1 cup cooked pumpkin/winter squash, roughly mashed or pureed
2 heaping Tbsp chickpea flour
2 heaping Tbsp vital wheat gluten
1 Tbsp hummus (optional)
1/2 tsp garam masala
a pinch of cloves
1/4 tsp chipotle pepper
1/2 tsp salt
1 Tbsp sugar

Mix all ingredients together. You should have a stiff batter. Heat a thin layer of olive oil in a skillet. Using a scant 1/4 cup of batter for each, flatten into patties and fry until browned and crispy on both sides.

Chipotle Sauce
1/4 cup vegan mayo
1/3 cup silken tofu
1 chipotle pepper in adobo
2 tsp capers
1 Tbsp smokey chipotle jam

Puree and serve.

Pumpkin Chili

2 cups chopped cooked pumpkin
2 cans red kidney beans - drained
1 head roasted garlic
1 16-oz jar enchilada sauce
2 Tbsp adobo sauce
2 cooked sweet potatoes - diced
1 small roasted beet - diced
1 Tbsp cocoa powder
1 vegan sausage - diced

Put all ingredients in slow cooker and cook on low for 4 hours or high for 8 hours.

Monday, October 04, 2010

Baba Ghanoush

1 eggplant
olive oil
roasted garlic
lemon juice
chipotle powder
tahini (or hummus)

Stab your eggplant a couple of times and pop it in the oven for 45 minutes, or until the skin is blackened and collapsing. Let cool. Remove the skin and as many seeds as you can (you won't be able to get them all; don't stress about it).

Using a stick blender, puree the eggplant. Add other ingredients to taste and blend well.

Easy Roasted Vegetables

Any time my oven's on, I try to pop something extra in it. A head of garlic, some beets, a squash, an eggplant... not only does it help me not waste heat, it leaves me with easy-prep meal material later in the week. On Saturday night, I made a meal out of mostly pre-roasted veggies... good for you, and really easy.

Roasted Okra
Wash whole okra pods. Drizzle them with olive oil, salt, garlic powder and chipotle powder (optional). Roast at 425 for 20 minutes. Serve hot (don't eat the stems).

Roasted Sweet Potatoes
Wash sweet potatoes and cut the ends off. Place in a baking dish and roast at 400 for 30 minutes, or until soft. When ready to eat, split it half and top with roasted garlic or baba ghanoush.

Roasted Beets
Wash beets and trim the ends off.

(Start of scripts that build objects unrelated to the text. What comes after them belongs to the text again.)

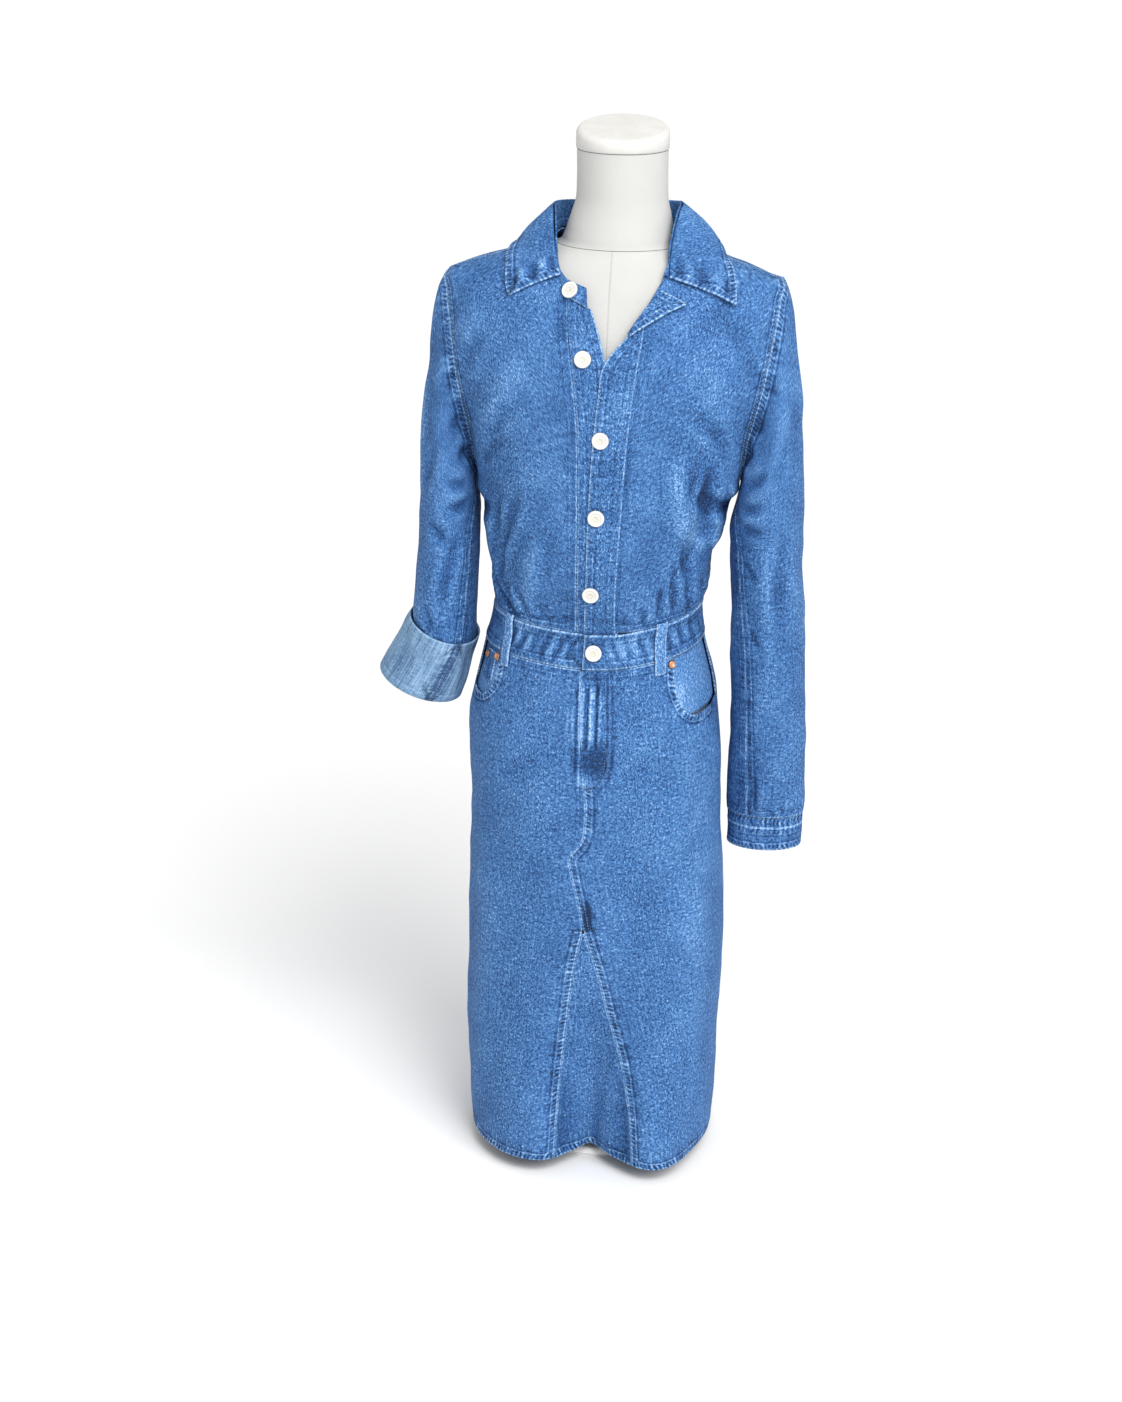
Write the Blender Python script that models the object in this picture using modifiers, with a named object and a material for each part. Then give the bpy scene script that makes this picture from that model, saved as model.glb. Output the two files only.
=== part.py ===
"""Denim shirt dress on a limbless dress form, which stands on a pole and a round base.

Metres, +Z up, the front towards -Y, +X is the wearer's left. The origin is the middle of the base's underside.
The cloth is a wall on one body shape: horizontal sections, read from BODY, with the folds of FOLDS pressed in.
Seams leave a gap, and a piece that lies on another is made from the same surface, lifted off it.
"""
import math

import bmesh
import bpy
import numpy as np
from mathutils import Vector

# ---- driving dimensions ---------------------------------------------------------------------------------
CLOTH = 0.0015            # one layer of 12 oz denim
DOUBLE = 0.0022           # two layers: collar leaf, stand, cuff, waistband
SEAM = 0.0006             # gap between two pieces at a seam
LIE = 0.0005              # gap between a piece and the one it lies on
ROUND = 2.3               # exponent of the body's sections: 2 is an ellipse, more is squarer
ROUND_TOP = 1.95          # the same over the shoulders
HEM = 0.020               # height of the hem above the floor
WAIST_LOW = 0.602         # lower and upper edge of the waistband
WAIST_HIGH = 0.642
UNDERARM = 0.800
SHOULDER_TIP = 1.018
BUTTON_RADIUS = 0.009
RIVET_RADIUS = 0.0045
BASE_RADIUS = 0.070
BASE_THICKNESS = 0.008
POLE_RADIUS = 0.011
NECK_SEAM = 1.050
NECK_SHIFT = 0.0065
CAP_RADIUS = 0.0488
CAP_LOW = 1.1480          # the neck cap is a wedge: its top slopes down to the front
CAP_MIDDLE = 1.1700
CAP_SLANT = 0.17          # rise over run of its top

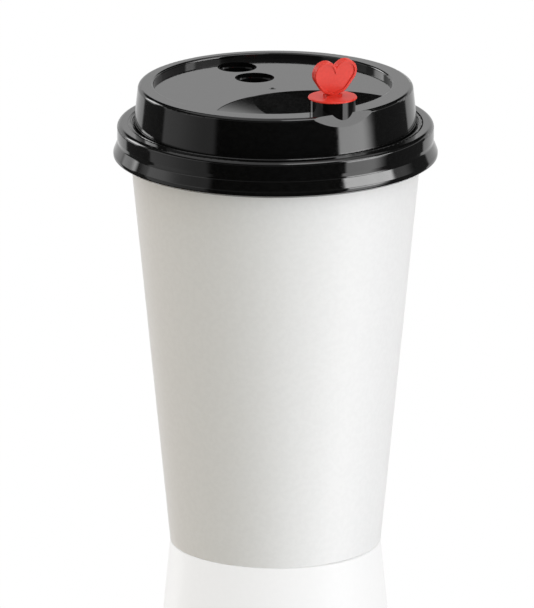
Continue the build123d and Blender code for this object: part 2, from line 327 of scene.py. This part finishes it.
def studio_world():
    """White to the eye, with soft panels for reflections and for matt light."""
    world = bpy.data.worlds.new("studio")
    bpy.context.scene.world = world
    world.use_nodes = True
    nodes = Nodes(world.node_tree)
    direction = nodes.add("ShaderNodeTexCoord").outputs["Generated"]
    turned = nodes.add("ShaderNodeMapping", {"vector_type": "POINT"}, Vector=direction)
    turned.inputs["Rotation"].default_value = (0.0, 0.0, radians(CAMERA_AZIMUTH))
    x, y, z = nodes.add("ShaderNodeSeparateXYZ", Vector=turned.outputs[0]).outputs
    azimuth = nodes.math("MULTIPLY", nodes.math("ARCTAN2", x, y), degrees(1.0))
    elevation = nodes.math("MULTIPLY", nodes.math("ARCSINE", z), degrees(1.0))

    def background(panels):
        colour = (0.0, 0.0, 0.0)
        for edges in panels:
            lit = field(nodes, azimuth, elevation, *edges)
            colour = nodes.join("ShaderNodeVectorMath", colour, lit, operation="ADD")
        return nodes.add("ShaderNodeBackground", Color=colour, Strength=1.0).outputs[0]

    paths = nodes.add("ShaderNodeLightPath").outputs
    plain = nodes.add("ShaderNodeBackground", Color=WHITE, Strength=1.0).outputs[0]
    eye = nodes.math("MAXIMUM", paths["Is Camera Ray"], paths["Is Singular Ray"])
    gloss = background(GLOSS_PANELS)
    matt = background(SOFT_PANELS)
    lights = nodes.join("ShaderNodeMixShader", paths["Is Glossy Ray"], matt, gloss)
    finish(nodes, nodes.join("ShaderNodeMixShader", eye, lights, plain), "ShaderNodeOutputWorld")


def dress(name, made):
    """Give a solid its material."""
    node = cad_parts[name]
    node.data.materials.clear()
    node.data.materials.append(made)


def gate_mark(made):
    """Small nub in a low ring in the middle of the deck, where the moulding was cut from its runner."""
    form = bmesh.new()
    section = [form.verts.new((radius, 0.0, height)) for radius, height in GATE_SECTION]
    edges = [form.edges.new(pair) for pair in zip(section, section[1:])]
    turn = {"axis": (0.0, 0.0, 1.0), "cent": (0.0, 0.0, 0.0), "angle": 2 * pi, "steps": GATE_STEPS}
    bmesh.ops.spin(form, geom=section + edges, use_merge=True, **turn)
    bmesh.ops.remove_doubles(form, verts=form.verts, dist=GATE_WELD)
    bmesh.ops.recalc_face_normals(form, faces=form.faces)
    for face in form.faces:
        face.smooth = True
    mesh = bpy.data.meshes.new("gate_mark")
    form.to_mesh(mesh)
    form.free()
    mesh.materials.append(made)
    mark = bpy.data.objects.new("gate_mark", mesh)
    bpy.context.scene.collection.objects.link(mark)
    mark.location = (0.0, RECESS_SHIFT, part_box("lid")[1].z - DECK_BELOW_SPOUT)
    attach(mark, "lid")


add_camera()
studio_world()
floor_sheet()
paper_material = paper()
dress("cup_wall", paper_material)
dress("cup_bottom", paper_material)
lid_material = black_plastic()
dress("lid", lid_material)
gate_mark(lid_material)
dress("plug", red_plastic())

scene = bpy.context.scene
scene.view_settings.view_transform = "Standard"
scene.view_settings.look = "None"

Wrap in aluminum foil and bake until a knife goes easily through them (depends on the size of your beet, but start at 20 minutes and go from there. When cooled, rub the skins off. (My favorite easy way to serve beets is to drizzle them with pomegranate molasses and some raw minced garlic.)

Roasted Garlic
Get a whole head of garlic. Slice off the top, so the cloves are exposed. Rub the top with olive oil and bake for 30 minutes, or until the cloves are soft and golden.

Roasted Squash
De-stem and slice your squash in half. Scoop out the seeds. Place face-down in a dish with about 1/4 inches of water in the bottom. Bake until soft (start at 30 minutes and go from there).